GBH struggles with the today of modern society, in the same way
as Joy Division captured a certain period and Sartre's Nausea
depicted existence...it is not pretty...we have drug dealers,
death, emptiness, decay, immorality, violence, numbness, void
and nothingness...there is no hope no act of communication no
sense of beauty no relationship to be seen in the work. A similar
mood is sensed in The Manic Street Preachers Holy Bible whereby
we are bombarded with images of death, evil and destruction." - Patrick Jones, Y Faner Goch, April '97
"John Evans is the voice of the disaffected, alienated youth of
the south Wales valleys, the street voice of post-industrial Britain
rattling to its death....
In style of writing and format GBH follows that of Industria -
Evans's poetry pours from the decaying world of council estates
where the social cement has been loosened.
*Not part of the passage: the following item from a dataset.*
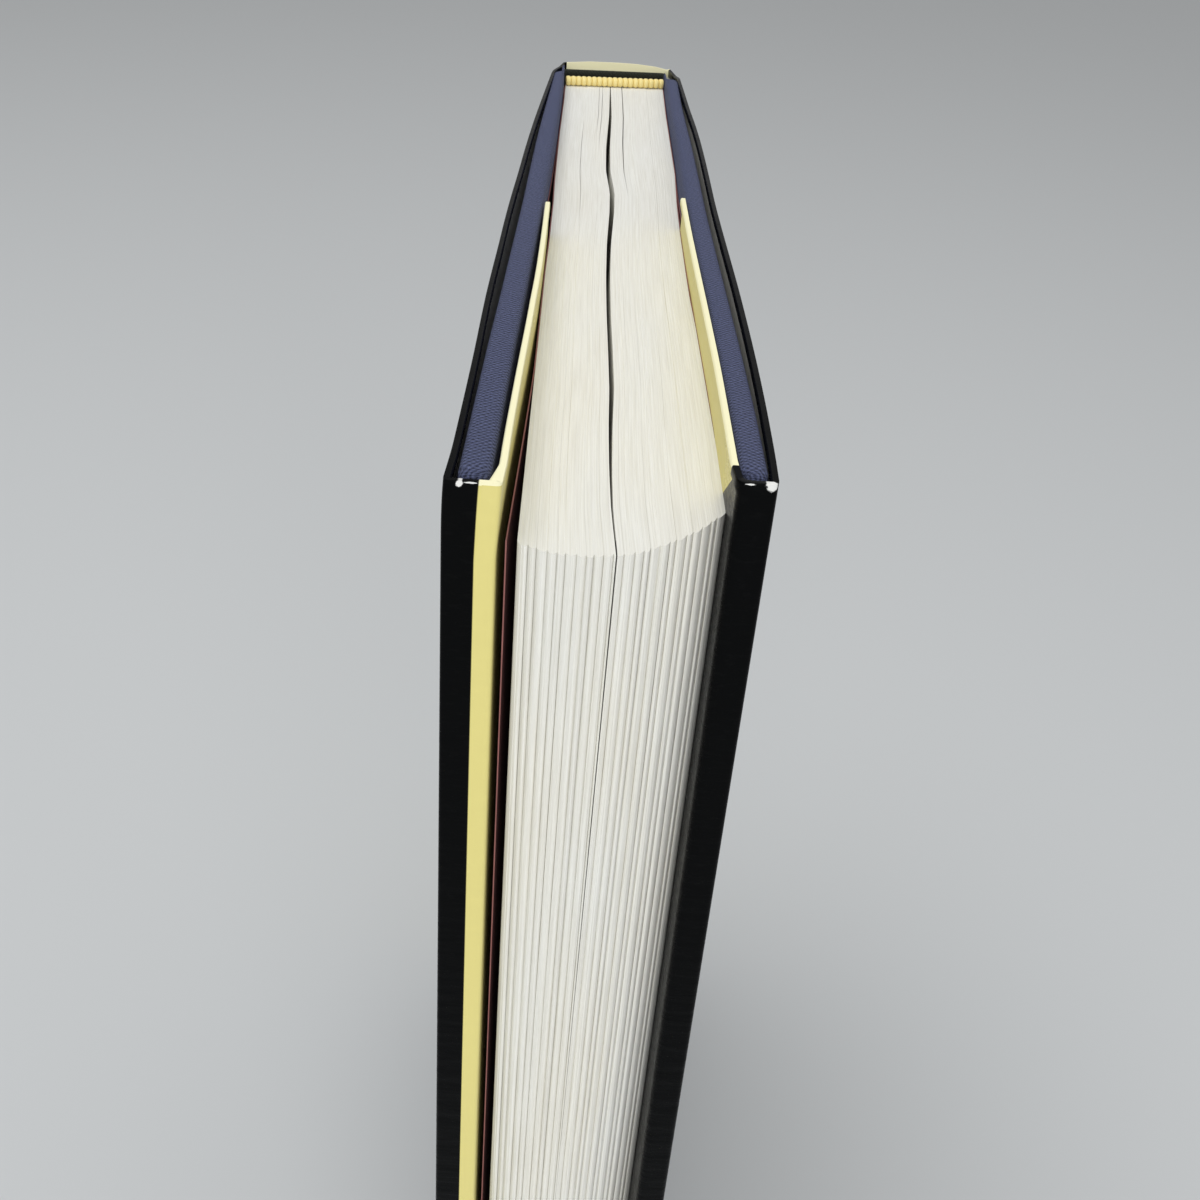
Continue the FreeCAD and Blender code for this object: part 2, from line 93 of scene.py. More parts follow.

His writing is set
against illustrations and photographs by turn fascinating and
repellent, opening the wound to very guts of an urban culture
rotting from Capitalism...
His style is reminiscent of William Burroughs and the later works
of Hunter Thompson. It's Burroughs with graphics and graffiti." -Gwyn Griffiths, Morning Star, Dec. '96
"GBH, the latest graphic-novel-cum-poem by hard-hitting Valleys
writer John Evans, does not make for comfortable reading. His
style - punchy, raspy, biting - is uncomfortable in its confrontational
quality yet claws the reader in, aided by the visually challenging
graphics and typography. His tight-fisted, full on approach he
first nurtured as a punk musician in '76." -Finetime, Nov. '96.